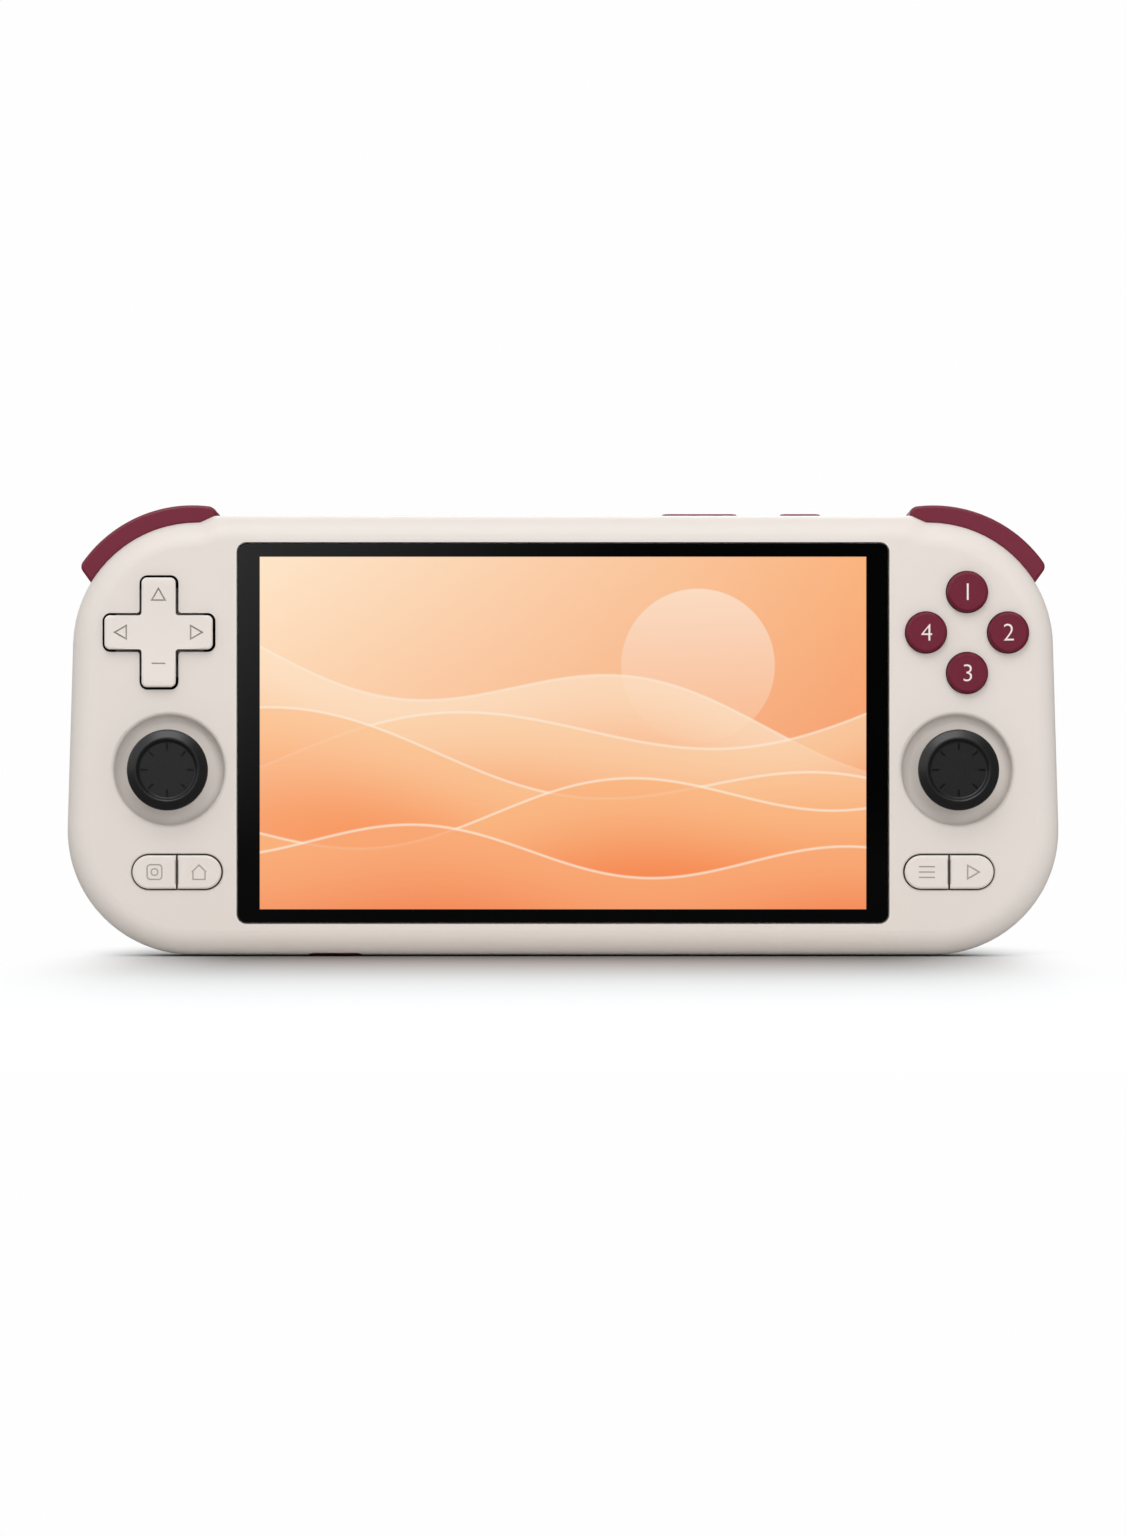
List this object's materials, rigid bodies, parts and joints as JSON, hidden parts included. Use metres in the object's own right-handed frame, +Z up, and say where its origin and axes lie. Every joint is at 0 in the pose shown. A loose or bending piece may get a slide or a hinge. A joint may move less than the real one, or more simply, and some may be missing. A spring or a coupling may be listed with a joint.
{
  "type": "handheld game console",
  "caption": "Handheld game console with a wide screen, cross pad, tilting thumb sticks, face and shoulder buttons, rear triggers, side keys and a card tray.",
  "frame": {"origin": "middle of the bottom edge, on the plane where the front and rear shells part", "axes": "+X to the player's right, +Z up the upright screen, -Y out of the screen towards the player"},
  "size_m": [0.199, 0.0292, 0.0904],
  "materials": {
    "cream_plastic": "fine matte texture",
    "maroon_plastic": "satin",
    "black_rubber": "matte soft touch",
    "screen": "polished black border, opaque because the picture is drawn on it",
    "panel": "matte",
    "frame_metal": "satin",
    "steel": "satin",
    "board": "solder mask",
    "battery_wrap": "matte wrap",
    "copper": "satin copper",
    "grey_silicone": "translucent matte",
    "black_plastic": "matte",
    "white_plastic": "smooth",
    "flex": "amber film"
  },
  "bodies": {
    "console": {"battery": "battery_wrap", "board_screws": "steel", "card_socket": "steel", "case_screws": "steel", "display_flex": "flex", "display_panel": "panel", "dpad_membrane": "grey_silicone", "face_button_membrane": "grey_silicone", "front_shell": "cream_plastic", "headphone_jack": "black_plastic", "heat_spreader": "copper", "left_board_flex": "flex", "left_control_board": "board", "left_shoulder_bracket": "black_plastic", "left_shoulder_pin": "steel", "left_speaker": "black_plastic", "left_stick_housing": "steel", "left_trigger_spring": "steel", "main_board": "board", "main_board_shield": "steel", "mid_frame": "frame_metal", "rear_shell": "cream_plastic", "right_board_flex": "flex", "right_control_board": "board", "right_shoulder_bracket": "black_plastic", "right_shoulder_pin": "steel", "right_speaker": "black_plastic", "right_stick_housing": "steel", "right_trigger_spring": "steel", "screen_glass": "screen", "side_key_board": "board", "small_button_pads": "grey_silicone", "tact_switches": "black_plastic", "usb_c_port": "steel", "vibration_motor": "steel"},
    "face_button_top": {"face_button_top": "maroon_plastic"},
    "face_button_right": {"face_button_right": "maroon_plastic"},
    "face_button_bottom": {"face_button_bottom": "maroon_plastic"},
    "face_button_left": {"face_button_left": "maroon_plastic"},
    "capture_button": {"capture_button": "cream_plastic"},
    "home_button": {"home_button": "cream_plastic"},
    "menu_button": {"menu_button": "cream_plastic"},
    "start_button": {"start_button": "cream_plastic"},
    "dpad_ball": {"dpad_pivot_ball": "white_plastic"},
    "dpad": {"dpad": "cream_plastic"},
    "left_yoke": {"left_stick_yoke": "black_plastic"},
    "left_rocker": {"left_stick_rocker": "black_plastic"},
    "left_stick": {"left_stick_stem": "white_plastic", "left_stick_cap": "black_rubber"},
    "left_bumper": {"left_bumper": "maroon_plastic"},
    "left_trigger": {"left_trigger": "maroon_plastic"},
    "right_yoke": {"right_stick_yoke": "black_plastic"},
    "right_rocker": {"right_stick_rocker": "black_plastic"},
    "right_stick": {"right_stick_stem": "white_plastic", "right_stick_cap": "black_rubber"},
    "right_bumper": {"right_bumper": "maroon_plastic"},
    "right_trigger": {"right_trigger": "maroon_plastic"},
    "volume_rocker": {"volume_rocker": "maroon_plastic"},
    "power_button": {"power_button": "maroon_plastic"},
    "card_tray": {"card_tray": "maroon_plastic"}
  },
  "joints": [
    {"name": "face_button_top_press", "type": "slide", "parent": "console", "child": "face_button_top", "axis": [0, 1, 0], "range_m": [0, 0.0009], "stiffness_N_per_m": 600, "deforming": ["face_button_membrane"]},
    {"name": "face_button_right_press", "type": "slide", "parent": "console", "child": "face_button_right", "axis": [0, 1, 0], "range_m": [0, 0.0009], "stiffness_N_per_m": 600},
    {"name": "face_button_bottom_press", "type": "slide", "parent": "console", "child": "face_button_bottom", "axis": [0, 1, 0], "range_m": [0, 0.0009], "stiffness_N_per_m": 600},
    {"name": "face_button_left_press", "type": "slide", "parent": "console", "child": "face_button_left", "axis": [0, 1, 0], "range_m": [0, 0.0009], "stiffness_N_per_m": 600},
    {"name": "capture_button_press", "type": "slide", "parent": "console", "child": "capture_button", "axis": [0, 1, 0], "range_m": [0, 0.0006], "stiffness_N_per_m": 700, "deforming": ["small_button_pads"]},
    {"name": "home_button_press", "type": "slide", "parent": "console", "child": "home_button", "axis": [0, 1, 0], "range_m": [0, 0.0006], "stiffness_N_per_m": 700},
    {"name": "menu_button_press", "type": "slide", "parent": "console", "child": "menu_button", "axis": [0, 1, 0], "range_m": [0, 0.0006], "stiffness_N_per_m": 700},
    {"name": "start_button_press", "type": "slide", "parent": "console", "child": "start_button", "axis": [0, 1, 0], "range_m": [0, 0.0006], "stiffness_N_per_m": 700},
    {"name": "dpad_tilt_up_down", "type": "hinge", "parent": "console", "child": "dpad_ball", "pos_m": [-0.0808, -0.005, 0.06461], "axis": [1, 0, 0], "range_deg": [-4, 4], "stiffness_Nm_per_rad": 0.5, "deforming": ["dpad_membrane"]},
    {"name": "dpad_tilt_left_right", "type": "hinge", "parent": "dpad_ball", "child": "dpad", "pos_m": [-0.0808, -0.005, 0.06461], "axis": [0, 0, 1], "range_deg": [-4, 4], "stiffness_Nm_per_rad": 0.5},
    {"name": "left_stick_tilt_up_down", "type": "hinge", "parent": "console", "child": "left_yoke", "pos_m": [-0.0788, -0.002, 0.03711], "axis": [1, 0, 0], "range_deg": [-13, 13], "stiffness_Nm_per_rad": 0.06},
    {"name": "left_stick_tilt_left_right", "type": "hinge", "parent": "left_yoke", "child": "left_rocker", "pos_m": [-0.0788, -0.002, 0.03711], "axis": [0, 0, 1], "range_deg": [-13, 13], "stiffness_Nm_per_rad": 0.06},
    {"name": "left_stick_click", "type": "slide", "parent": "left_rocker", "child": "left_stick", "axis": [0, 1, 0], "range_m": [0, 0.0004], "stiffness_N_per_m": 3000},
    {"name": "right_stick_tilt_up_down", "type": "hinge", "parent": "console", "child": "right_yoke", "pos_m": [0.0788, -0.002, 0.03711], "axis": [1, 0, 0], "range_deg": [-13, 13], "stiffness_Nm_per_rad": 0.06},
    {"name": "right_stick_tilt_left_right", "type": "hinge", "parent": "right_yoke", "child": "right_rocker", "pos_m": [0.0788, -0.002, 0.03711], "axis": [0, 0, 1], "range_deg": [-13, 13], "stiffness_Nm_per_rad": 0.06},
    {"name": "right_stick_click", "type": "slide", "parent": "right_rocker", "child": "right_stick", "axis": [0, 1, 0], "range_m": [0, 0.0004], "stiffness_N_per_m": 3000},
    {"name": "left_bumper_press", "type": "hinge", "parent": "console", "child": "left_bumper", "pos_m": [-0.07495, -0.0014, 0.08123], "axis": [0, -1, 0], "range_deg": [0, 2.5], "stiffness_Nm_per_rad": 0.6},
    {"name": "left_trigger_press", "type": "hinge", "parent": "console", "child": "left_trigger", "pos_m": [-0.07495, 0.0048, 0.08123], "axis": [0, -1, 0], "range_deg": [0, 6], "stiffness_Nm_per_rad": 0.25, "deforming": ["left_trigger_spring"]},
    {"name": "right_bumper_press", "type": "hinge", "parent": "console", "child": "right_bumper", "pos_m": [0.07495, -0.0014, 0.08123], "axis": [0, 1, 0], "range_deg": [0, 2.5], "stiffness_Nm_per_rad": 0.6},
    {"name": "right_trigger_press", "type": "hinge", "parent": "console", "child": "right_trigger", "pos_m": [0.07495, 0.0048, 0.08123], "axis": [0, 1, 0], "range_deg": [0, 6], "stiffness_Nm_per_rad": 0.25, "deforming": ["right_trigger_spring"]},
    {"name": "volume_rocker_tilt", "type": "hinge", "parent": "console", "child": "volume_rocker", "pos_m": [0.0275, 0, 0.0861], "axis": [0, 1, 0], "range_deg": [-1.5, 1.5], "stiffness_Nm_per_rad": 0.4},
    {"name": "power_button_press", "type": "slide", "parent": "console", "child": "power_button", "axis": [0, 0, -1], "range_m": [0, 0.00035], "stiffness_N_per_m": 1500},
    {"name": "card_tray_pull", "type": "slide", "parent": "console", "child": "card_tray", "axis": [0, 0, -1], "range_m": [0, 0.017]}
  ]
}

^^^^

_EXERCISE DESCRIPTION_
Scan the material for lines with the word "bodies", and copy each line you find.

_TASK RESULT_
List this object's materials, rigid bodies, parts and joints as JSON, hidden parts included. Use metres in the object's own right-handed frame, +Z up, and say where its origin and axes lie. Every joint is at 0 in the pose shown. A loose or bending piece may get a slide or a hinge. A joint may move less than the real one, or more simply, and some may be missing. A spring or a coupling may be listed with a joint.
  "bodies": {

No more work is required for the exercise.